From: The Center Square

Washington state ranked 14th in the country among the 50 states and the District of Columbia in terms of economic development transparency, according to a new report from Washington, D.C.-based Good Jobs First, a public policy resource center.

Washington received credit for the transparency of its programs exempting data centers from paying sales and use taxes on electricity, computers, building materials, and software. On a scale of 0 to 100, Washington scored 38 points for its data center sales and use tax exemption. Washington scored 38 points on its aerospace preproduction expenditures B&O tax, and 47 points for its Job Skills Program.

The Evergreen state was dinged for having no recipient data online regarding refundable or transferable tax credits to film and/or television productions, scoring zero points in that category.

“The Washington Department of Revenue posts basic recipient-level data (company names, subsidy payments, and job/wage data) on dozens of tax-based subsidies,” the report said. “On the good side, the data is (mostly) easy to access and use.”

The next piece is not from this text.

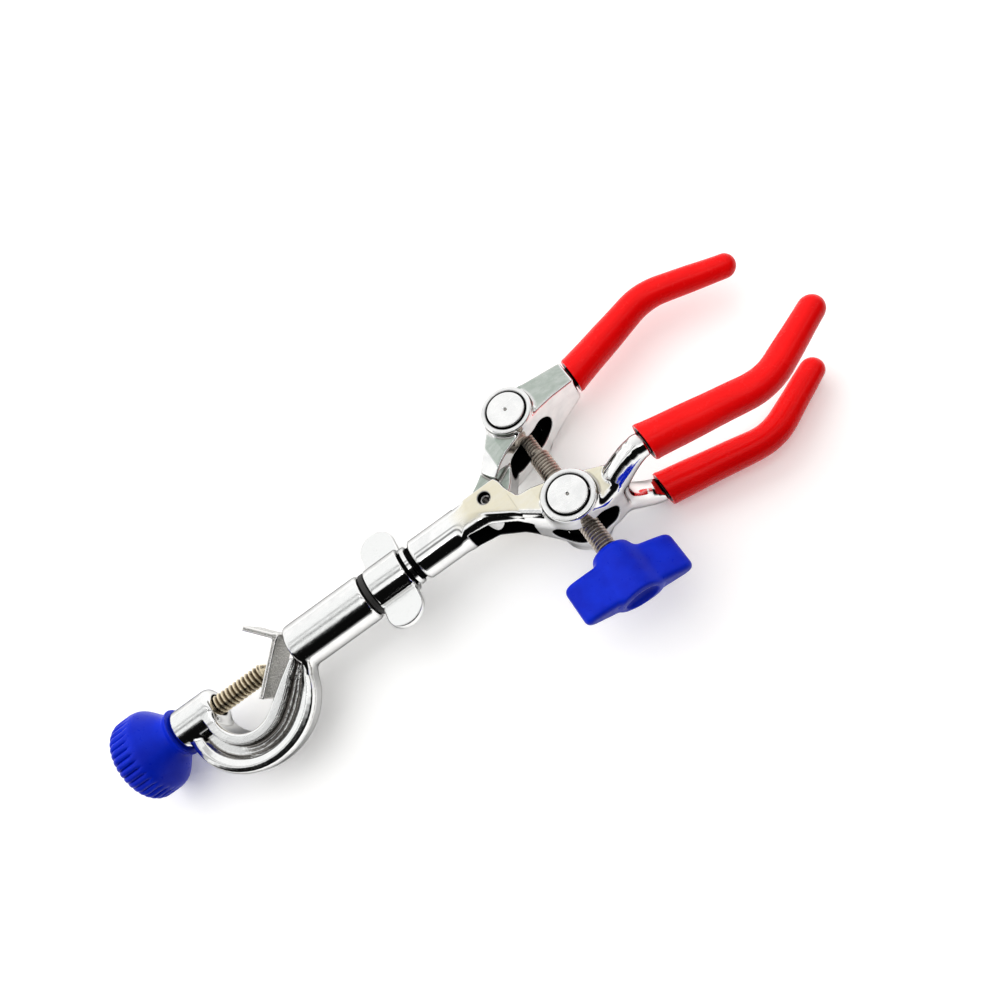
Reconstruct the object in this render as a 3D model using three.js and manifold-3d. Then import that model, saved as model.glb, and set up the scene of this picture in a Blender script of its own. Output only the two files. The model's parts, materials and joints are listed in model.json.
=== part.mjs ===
// Three-finger laboratory clamp on a swivelling boss head. Millimetres, +Z up, lying on a surface.
// The clamp's long axis is X, with its zero at the jaw pivot and the fingers towards +X. The boss head's
// hook lies in the XY plane. The jaws are turned about X, and the whole clamp is pitched a little, so
// that the round knob, the single jaw's boss and the lower finger all touch the surface.
import * as THREE from 'three'
import Module from 'manifold-3d'
import { mergeVertices } from 'three/addons/utils/BufferGeometryUtils.js'

const wasm = await Module()
wasm.setup()

// ---- driving dimensions ----
const GAP = 0.3 // running gap between pieces
const JAW_ROLL = 11.43 // turn of the jaws about X, degrees
const HEAD_ROLL = 3 // turn of the boss head about X the other way, degrees
const PITCH_UP = 1.333 // rise of the long axis towards the fingers, degrees

const SLEEVE_R = 7.2
const SLEEVE = { left: -69, right: -42.8 }
const BORE_R = 4.6
const BORE_END = -66
const LUG = { r: 6.15, left: -109.6, right: -96.5, nose: 2.4 }
const HOOK = { innerC: [-88.4, -3.6], innerR: 9.2, outerC: [-87.8, -6], outerRX: 20.2, outerRY: 18 }
const HOOK_WIDTH = { inner: 11, web: 4, outer: 8.5 }

const SCREW_R = 3
const SCREW = { left: -122, shoulder: -80.7, tip: -78.7, tipR: 1.5 }
const KNOB_R = 12.75
const KNOB = { left: -126.3, rimEnd: -119.4, right: -110 }
const KNOB_RIDGES = 36

const VEE = { apex: [-70.5, 5.2], short: [-77.4, 12.9], long: [-82.8, -7.2], thick: 1.5, width: 11.6 }

const SHAFT_R = 4.3
const THREAD_R = 5
const SHAFT_LEFT = -64.2
const SHAFT_RIGHT = -13.3
const CLIP = { at: -60.2, half: 0.45, grooveHalf: 0.75, grooveDeep: 1 }
const LOCK = { r: 6.8, left: -40.6, right: -29.5, turn: -14 }
const EAR = { reach: [19.2, 17.4], half: 5.65, thick: 2.2 }
const BARREL = { r: 6.3, left: -26.3, right: -8 }

const CROSS_PIN = { at: -18, r: 1, end: 6.1 }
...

Washington ranked 30.8 overall on a 100-point scoring system, which is higher than the national average of 22. That’s a drop of three points for Washington since a similar Good Jobs First study in 2014.

Based on evaluating 250 major state-level economic development programs in all 50 states and the District of Columbia, Good Jobs First found that 154 of them disclose which companies receive public support, while 96 do not. Good Jobs First found that 48 states and the District of Columbia provide some degree of recipient disclosure.

“To be sure, transparency is not the same as effectiveness or accountability,” the report notes. “Nor do we have the means here to verify the accuracy of what states post online. But without company specific, deal-specific disclosure, it’s difficult for the public to get at even the most basic return on investment, accountability or equity questions.”

The report goes on to ask, “Which companies are recipients? What kinds of companies are they? How much money did they receive? Are they delivering on the number of jobs promised? Constituents deserve to have answers to these questions. Without them, they cannot have an informed debate and policymakers cannot properly monitor programs or deals.”

Nevada was the top-ranked state on the list. Its 63.6-point score was a dozen points better than runner-up Connecticut (51.6 points). Illinois’ 46.4 points earned it third place on the list.

Alabama and Georgia brought up the rear in scoring zero points each.